EzekielRaiden
Follower of the Way
I am surprised. I actually agree with most of this, other than the last bit.I might not have detailed it well enough. It's part of the bigger issue of Fairness.
A New School game is Fair. The most common example is that a character will almost always get a save or check to avoid any effect. Another is where the DM will give helpful descriptions with highlights to hint at things...and specifically traps as the player and character nearly always must be given a chance to see or figure out something before it happens. And it is rare to the extreme for NS to have any trick or "gothca" where a player falls for something that effects their character.
Old School is Unfair. A character might get a save or check, if the DM feels like it. A lot of things that effect a character are unavoidable. The DM will often describe a area in detail, but treats everything equally. Old School is full of tricks and "gothca" bit for players to fall for.
"New school" wants to present a worthwhile challenge--meaning, a challenge that genuinely has both success and failure as valid options, which avoids bumbling into absolute no-win scenarios or dull, monotonous grind (that is, where one or more sessions is against enemies in an absolute no-win scenario). If players actively choose to be little poops, there's no obligation to save them from their poopy behavior. But part of the idea is that the players agree not to behave like that--just as most groups, for example, expect everyone to be courteous, to notify if they're going to be late/absent/have to leave early/etc. Some behavior is acceptable, other behavior isn't. We agree to be courteous to one another; part of courtesy in a "new school" game is getting folks on the same page regarding the tone and style of play before the game begins.
The only problem I have is the last bit: "but treats everything equally." That is not a requirement in my experience of "old school." The only requirement is that the DM believes they've made the correct decision--and guess who decides whether the decision is correct or not! Equality might be a factor in that. I have found it often is not. Every approach has its fail-states (e.g., "new school" necessarily runs into issues if the players are actively malicious or disingenuous), and old school's fail-state is that it is intensely, profoundly dependent on DMs being really, really good at things that humans are generally not very good at: consistency, impartiality, statistics (the old "roll for stealth every single time something happens" problem, aka iterative probability issues), game design. All of that on top of the stuff the DM would be embarked on regardless of which "school" you're using.

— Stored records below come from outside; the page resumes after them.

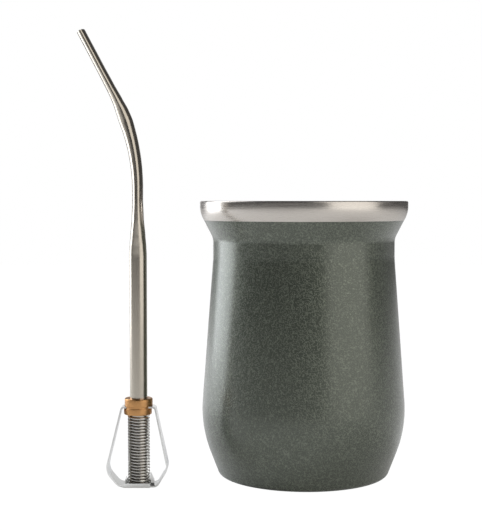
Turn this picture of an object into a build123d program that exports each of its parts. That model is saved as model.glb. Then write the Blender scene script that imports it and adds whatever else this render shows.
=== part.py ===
"""Stainless mate cup with its filter straw standing beside it. Millimetres, +Z up.

The origin is the centre of the cup's flat base. The straw stands at the cup's
left and a little in front of it, upright on the flat foot of its filter frame.
"""

import os
from math import atan, cos, radians, sin, sqrt, tan

from build123d import *

# ---------------------------------------------------------------- cup
CUP_HEIGHT = 106.0
RIM_RADIUS = 40.0          # outside of the bare steel band at the mouth
BAND_HEIGHT = 7.4          # bare steel, from the lip down to the paint
BAND_INSET = 1.55          # how far the band draws in at its lower edge
BAND_UPRIGHT = 2.0         # upright part of the band, lip included
LIP_ROUND = 0.7
NECK_INSET = 5.05          # rim radius less neck radius
SHOULDER_DROP = 6.9        # from the band's lower edge to the neck's corner
NECK_LENGTH = 7.7
NECK_ROUND = 6.0
TAPER_ROUND = 30.0
BELLY_INSET = 0.16         # rim radius less the radius where the wall's lines cross
BELLY_Z = 19.0
BELLY_ROUND = 45.0
FOOT_INSET = 7.45          # rim radius less foot radius
FOOT_ROUND = 2.6
SHELL_WALL = 0.8
LINER_WALL = 0.8
WALL_GAP = 1.8             # between the two walls
FLOOR_GAP = 3.4            # between the outer and the inner floor
LINER_FLOOR_ROUND = 8.0
LINER_BELLY_ROUND = 26.0
FOLD_DEPTH = 2.0           # the lip's fold, from the top to where the walls part

# ---------------------------------------------------------------- straw tube
TUBE_DIAMETER = 6.5
TUBE_WALL = 0.5
BEND_START = 110.5         # height of the lower end of the bend
BEND_RADIUS = 75.0
BEND_ANGLE = 27.7          # degrees, towards -X
MOUTH_LENGTH = 25.5        # straight run above the bend
PRESSED_RUN = 24.5         # the tube is round up to this far below the bend
MOUTH_THICKNESS = 3.05
# thickness of the pressed tube at distances above its round end
PRESSED = (
    (7.0, 5.60),
    (13.5, 4.48),
    (20.0, 3.96),
    (28.0, 4.10),
    (38.0, 4.40),
    (45.0, 4.72),
    (49.7, 5.08),
    (53.5, 4.72),
    (57.5, 3.92),
    (63.0, 3.40),
    (72.0, 3.16),
)

# ---------------------------------------------------------------- filter
SPRING_WIRE = 0.85
SPRING_TURNS = 23
SPRING_CLEARANCE = 0.07    # between the coil and the tube inside it
COIL_ROOT = 0.4            # depth of the groove between two turns
COLLAR_RADIUS = 5.2
COLLAR_SLIP = 0.3          # the lower ring sits this far to the left
SEAM_SET_BACK = 0.2        # the ring's boss between the two rings is this much smaller
SLOT_CLEARANCE = 0.05      # between the strip's top plate and the slot it lies in
UPPER_RING = 2.9
LOWER_RING = 2.5
RING_CHAMFER = 0.4

# ---------------------------------------------------------------- filter frame
STRIP = 0.6                # sheet thickness
FRAME_HEIGHT = 29.9        # floor to the top of the plate between the two rings
HOOK_LEFT = 6.4            # half widths of the loop at its top corners
HOOK_RIGHT = 6.4
HIP_LEFT = 12.35           # where the arms' lines meet the lines of the lower bends
HIP_RIGHT = 11.2
HIP_LEFT_Z = 5.9
HIP_RIGHT_Z = 6.8
SOLE_LEFT = 7.3            # where those lines meet the floor
SOLE_RIGHT = 7.05
HOOK_ROUND = 1.3
HIP_LEFT_ROUND = 6.0
HIP_RIGHT_ROUND = 4.5
SOLE_LEFT_ROUND = 4.0
SOLE_RIGHT_ROUND = 2.6
STRIP_DEPTH_LOW = 8.2      # front to back, up to DEPTH_CHANGE_Z
STRIP_DEPTH_TOP = 5.6      # front to back, at the top plate
DEPTH_CHANGE_Z = 9.0
TRAY_WIDTH = 9.8
TRAY_SHIFT = 0.5           # the tray sits this far to the left of the coil
TRAY_LIP_HEIGHT = 1.6
TRAY_CLEARANCE = 0.15      # between the coil and the tray's lips and ears
EAR_LEFT_HEIGHT = 3.6
EAR_RIGHT_HEIGHT = 5.1
EAR_LEFT_WIDTH = 0.85
EAR_RIGHT_WIDTH = 1.5
EAR_TIP = 0.3              # width of an ear at its top
EAR_FORWARD = 1.0

# ---------------------------------------------------------------- placing
CUP_TO_FRAME = 11.27       # from the cup's belly to the frame's right hip
STRAW_FORWARD = 20.0       # the straw stands this far in front of the cup's axis

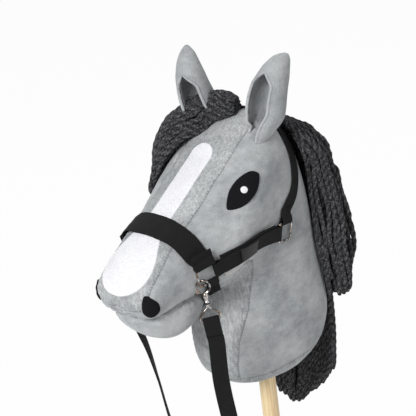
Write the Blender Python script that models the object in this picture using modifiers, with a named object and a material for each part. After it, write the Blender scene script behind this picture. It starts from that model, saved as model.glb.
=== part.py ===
"""Hobby horse: a stuffed plush horse head with a yarn mane and a webbing halter, on a round stick.

Metres, +Z up. The origin is the centre of the stick's foot, the horse looks along -X, and its
left side faces -Y.
"""

import math

import bmesh
import bpy
import numpy as np
from mathutils import Matrix, Vector
from mathutils.bvhtree import BVHTree

# Stick and its pocket
STICK_LENGTH = 0.800
STICK_DIAMETER = 0.022
STICK_EDGE = 0.0015
STICK_SIDES = 32
STICK_INSERT = 0.217
POCKET_CLEARANCE = 0.0003
POCKET_WALL = 0.002
POCKET_END = 0.002

# Edges steeper than this are drawn sharp
SHARP_ANGLE = math.radians(38)

WELD_REACH = 0.00005

# Clearances between pieces that touch
GAP = 0.0003
LAY_GAP = 0.0006
SEAM_GAP = 0.0007

# Cloth thicknesses
COVER = 0.0018
FILLING_GAP = 0.0017
FELT = 0.0014
GLINT_THICKNESS = 0.0010
BLAZE_THICKNESS = 0.0009

# Halter and rein sizes
WEBBING = 0.0017
NOSEBAND_WIDTH = 0.030
CHIN_WIDTH = 0.016
CHEEK_WIDTH = 0.020
CROWN_WIDTH = 0.020
PAD_WIDTH = 0.025
LINING_WIDTH = 0.026
PAD_STEP = 0.011
PAD_THICKNESS = 0.0022
PAD_SETBACK = 0.016
LINING_THICKNESS = 0.0010
# Between the layers of a cheek piece
LAYER_GAP = 0.0007
FOLD_WIDTH = 0.0174
UPPER_FOLD_WIDTH = 0.0164
CHIN_FOLD = 0.0120
PATCH_PLACE = 0.42
PATCH_LENGTH = 0.026
PATCH_WIDTH = 0.018
PATCH_THICKNESS = 0.0010
REIN_WIDTH = 0.020
REIN_THICKNESS = 0.0020

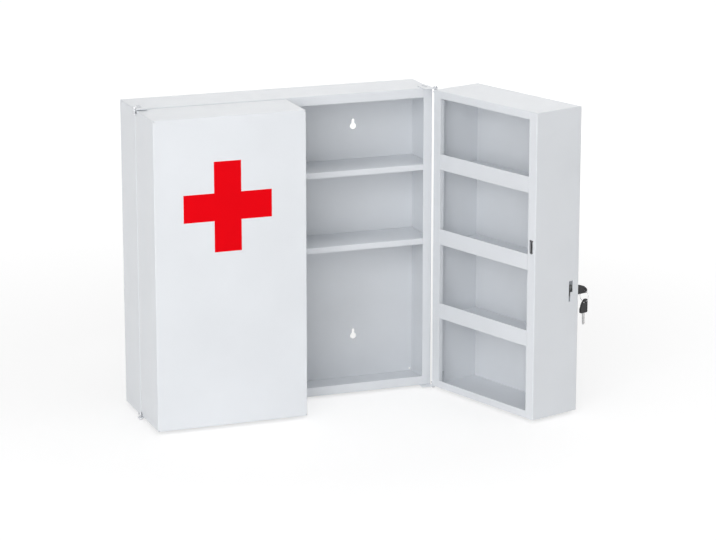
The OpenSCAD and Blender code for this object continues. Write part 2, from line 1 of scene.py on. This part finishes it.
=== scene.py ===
# A lockable wall cabinet in powder-coated sheet steel. Lengths are in metres, the wall is
# the plane Y = 0, the doors face -Y and +Z is up.
import json
import math

import bpy
from mathutils import Matrix, Vector

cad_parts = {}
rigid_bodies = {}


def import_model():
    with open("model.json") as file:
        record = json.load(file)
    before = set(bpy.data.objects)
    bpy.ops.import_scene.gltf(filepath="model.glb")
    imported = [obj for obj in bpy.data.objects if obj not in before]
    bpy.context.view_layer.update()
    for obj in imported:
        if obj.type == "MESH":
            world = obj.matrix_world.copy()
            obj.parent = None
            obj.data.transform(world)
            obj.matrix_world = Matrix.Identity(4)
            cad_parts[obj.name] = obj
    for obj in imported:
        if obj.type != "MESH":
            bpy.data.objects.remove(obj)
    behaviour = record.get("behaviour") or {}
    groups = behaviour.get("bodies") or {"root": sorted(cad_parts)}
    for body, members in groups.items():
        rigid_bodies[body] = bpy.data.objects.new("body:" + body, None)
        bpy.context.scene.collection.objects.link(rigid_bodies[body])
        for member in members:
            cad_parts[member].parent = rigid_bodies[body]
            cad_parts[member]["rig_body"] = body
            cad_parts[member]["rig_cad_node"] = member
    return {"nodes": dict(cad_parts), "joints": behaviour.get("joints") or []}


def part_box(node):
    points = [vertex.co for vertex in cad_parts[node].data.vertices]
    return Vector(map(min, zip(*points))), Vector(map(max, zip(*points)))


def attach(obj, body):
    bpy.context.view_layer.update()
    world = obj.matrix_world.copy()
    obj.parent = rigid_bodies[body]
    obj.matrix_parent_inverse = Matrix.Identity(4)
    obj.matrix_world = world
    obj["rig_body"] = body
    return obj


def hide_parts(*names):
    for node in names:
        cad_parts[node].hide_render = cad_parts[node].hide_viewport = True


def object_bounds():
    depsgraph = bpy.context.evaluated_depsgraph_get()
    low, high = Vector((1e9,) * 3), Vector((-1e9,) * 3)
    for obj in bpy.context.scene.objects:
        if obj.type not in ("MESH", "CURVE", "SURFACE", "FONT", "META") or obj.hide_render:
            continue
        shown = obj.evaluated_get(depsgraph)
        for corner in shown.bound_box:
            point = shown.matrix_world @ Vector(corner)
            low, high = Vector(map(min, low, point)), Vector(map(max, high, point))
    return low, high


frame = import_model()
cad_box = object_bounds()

# ---- View ----
# The cabinet is seen from its left and from a little above, with a long lens from afar.
# The place and the angles were fitted to the corners of the body, the doors and the flanges.
picture_width = 716                      # pixels
view_place = (-1.552, -4.559, 1.191)
view_yaw = math.radians(20.61)           # turned from +Y towards +X
view_pitch = math.radians(14.52)         # looking down
focal_length = 2858                      # pixels

bpy.ops.object.camera_add(
    location=view_place, rotation=(math.pi / 2 - view_pitch, 0, -view_yaw)
)
camera = bpy.context.object
camera.data.sensor_width = 36
camera.data.lens = camera.data.sensor_width * focal_length / picture_width
bpy.context.scene.camera = camera

# ---- Body ----
# The body is one sheet of steel, folded into a back, four walls and a flange round the
# opening, and coated with satin white powder. The flange's corners are butt joints.
fold_radius = 0.0015                     # outside of a fold
coat_radius = 0.00022                    # cut edges, as the coat rounds them
hole_near_wall = 0.0012                  # holes closer than this keep their sharp edges
hole_near_fold = 0.0031
seam_width = 0.0003                      # groove where two flanges meet
seam_depth = 0.0003
seam_in = 0.00012                        # from the line of the opening's side
body_flange = 0.016
coat_white = (0.815, 0.840, 0.872)
same = 0.00001                           # two heights or depths are one within this
same_point = 0.000001
same_plane = math.radians(0.5)


def new_material(name, roughness, metallic=0.0):
    """A material with its principled shader, and the tree that it stands in."""
    material = bpy.data.materials.new(name)
    material.use_nodes = True
    tree = material.node_tree
    shader = tree.nodes["Principled BSDF"]
    shader.inputs["Roughness"].default_value = roughness
    shader.inputs["Metallic"].default_value = metallic
    return material, tree, shader


def noise(tree, scale, detail=3.0, stretch=(1, 1, 1)):
    """Noise on the object's coordinates, drawn out along one of them if asked."""
    place = tree.nodes.new("ShaderNodeTexCoord")
    mapping = tree.nodes.new("ShaderNodeMapping")
    mapping.inputs["Scale"].default_value = stretch
    texture = tree.nodes.new("ShaderNodeTexNoise")
    texture.inputs["Scale"].default_value = scale
    texture.inputs["Detail"].default_value = detail
    tree.links.new(place.outputs["Object"], mapping.inputs["Vector"])
    tree.links.new(mapping.outputs["Vector"], texture.inputs["Vector"])
    return texture.outputs["Fac"]


def spread(tree, factor, low, high, to, start=0.3, end=0.7):
    """Leads a noise to a shader's input, between two values or two colours."""
    ramp = tree.nodes.new("ShaderNodeValToRGB")
    ramp.color_ramp.elements[0].position = start
    ramp.color_ramp.elements[1].position = end
    for element, value in zip(ramp.color_ramp.elements, (low, high)):
        element.color = (*value, 1) if isinstance(value, tuple) else (value,) * 3 + (1,)
    tree.links.new(factor, ramp.inputs["Fac"])
    tree.links.new(ramp.outputs["Color"], to)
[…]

"New school," by choosing to be more player-dependent, has more issues if players are disruptive. "Old school," by being almost exclusively DM-dependent, is pretty tolerant against players being little poops. It is, to put it very mildly, not particularly tolerant of unskillful DMs. Personally, I think it isn't even tolerant of merely mediocre DMs--but most DMs are mediocre, and that's kind of a problem. "New school," having offloaded some of the DM's burden to printed rules, social contract, and player-behavior expectations, is more tolerant of a wider range of DM skill...and with DMs being incredibly hard to find, that's a major benefit.
How does this square with 4e, which I would call a definitive "new school" game, being so gamist?NSP the STORY is King.
OS PLAYING is king.
For me, OS = player play. Pawn stance, beer-and-pretzels, devil-may-care attitude regarding the characters. Becoming attached to a character is something that only happens if that character has lasted years and years, and even then, it just means their death will be memorable when it finally happens. The only "role" you take on is as someone who is trying to keep their game piece alive as long as possible--unless getting your game piece killed off would be more interesting right now.
NS = participant play. Actor/Author stance, immersion, deep connection to the characters. Becoming attached to a character is something that happens at creation--like watching a TV show and becoming attached to its main characters by the time the pilot episode is finished. The role you take on is, as mentioned upthread, like being a method actor "stepping into" the character. Gameplay, when it is relevant, should be a worthwhile effort for its own sake, not simply because it creates an obstacle between the players and their ends.
Both of these things involve "skillful play," which is one of the reasons why a lot of "new school" fans get bristly when they hear "old school" play described as "skillful play" or "player skill"--as though no other form of play could involve skill. The skills are just different, and trying to play game A by the standards of game B will usually lead to a lot of frustration and annoyance or, worse, thinking that game A is trash because it "doesn't work" or the like.
And, note that the above distinction embraces both heavily "gamist" play and heavily "narrativist" play. 4e D&D is a very gamist game, and a defining example of "new school" gaming. Apocalypse World and other PbtA games are a defining example of Story Now, narrativist gaming--but I would classify them as just as much "new school" as 4e D&D. Participation in the thing-we're-immersed-in does not care whether that participation is skirmish combats or teen monster romance drama or skulduggery and heistery; it's all participation.